I saw the 1979 version first, and recently both this and the Redux version. The original is a much more powerful film so I'll address it first.
First off, this is not a movie about the grunt experience. It's a sweeping overview of the entire war, filtered through the experience of one airborne Capt. Willard (Martin Sheen), assigned to a special mission to off a renegade Special Forces colonel (Marlon Brando).
This film covers in short vignettes many of the contradictions of Vietnam: 1. The opening scenes deal obliquely with the difficulties of Vietnam vets in dealing with life back home. 2. The contradiction between bombing peasants out of their homes and relocating them while telling them that "we are here to help you!". 3. The distinction between the US forces bringing massive firepower onto positions against guerrillas that bring down expensive helicopters with suicide attacks with grenades. 4. The relative luxury of US soldiers in the field (with radio, tapes, dope, motorcycles, booze, flown-in steaks, surfboards, and Playboy centerfold shows) vs. the Viet Cong R&R consisting of "cold rice and rat meat". 5. The refusal of American military and political leadership to recognize that the conflict could only be settled by total war or political settlement, or that the Viet Cong movement was not linked seriously to either Soviet or Chinese Communism.
"Apocalypse Now" delivers these messages in a series of powerful visual montages: the opening scene with the 'thwock-thwock' of chopper rotors melting into the sound of an overhead fan; quiet, peaceful looking rainforest exploding under a napalm attack; the exquisite charge of an airborne unit descending on a VC village in a hail of bullets and Wagner; a quiet boat ride upriver interrupted by hell breaking loose in gunfire, or the sight of the tail section of a downed B-52 rising up out of the fog.
But the key line of the movie is the one delivered by Brando: "You're neither (an assassin or a soldier). You're an errand boy, sent by grocery clerks, to collect a bill." A brilliant summary of the US Army brass at that time.
The movie leaves open the question of whether Kurtz was truly insane, or whether he simply went beyond his purview because he recognized that the only way to defeat the Viet Cong was to be as brutally committed as they were -- that is, total war and obliteration, which would have been politically unacceptable to the US public.
The 1979 version is one of my favorite movies of all time.
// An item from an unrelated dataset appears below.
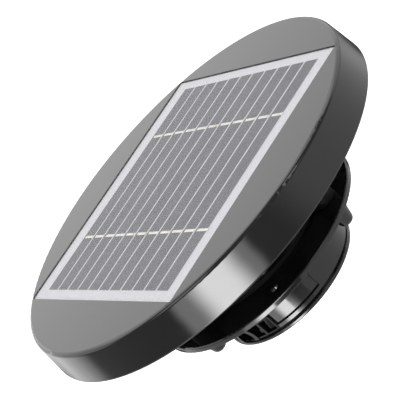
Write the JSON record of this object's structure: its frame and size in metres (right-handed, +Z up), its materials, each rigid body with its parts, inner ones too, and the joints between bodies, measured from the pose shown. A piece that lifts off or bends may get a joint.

The Redux version is an excellent example of why movies are edited. It includes a couple of sexually-based episodes, one with the Playboy girls in an abandoned medevac unit, the other with a group of French colonists. I'm as much of a fan of seeing female nudity as the next guy, but neither scene advances the story, so it was wise to delete them.
There is also an extended scene involving a funeral for 'Clean' and a dinner with a group of French plantationers expounding on the pre-history of the US involvement. I can see that it also would have been a distraction from the feel of the movie, which is a shame because I suspect even now that few Americans know about what happened prior to US entry and how the US supported the Viet Minh (later Viet Cong) to fight against the Japanese in WW II. (Sound familiar?)
The one real mistake in the movie was including Dennis Hopper as the spaced-out photojournalist hanging out with Kurtz. I love Hopper, but his character was totally unnecessary here. Laurence Fishburne is remarkably unrecognizable as the skinny boat gunner Clean. And Robert Duvall chews up the scene as the AirCavalry colonel.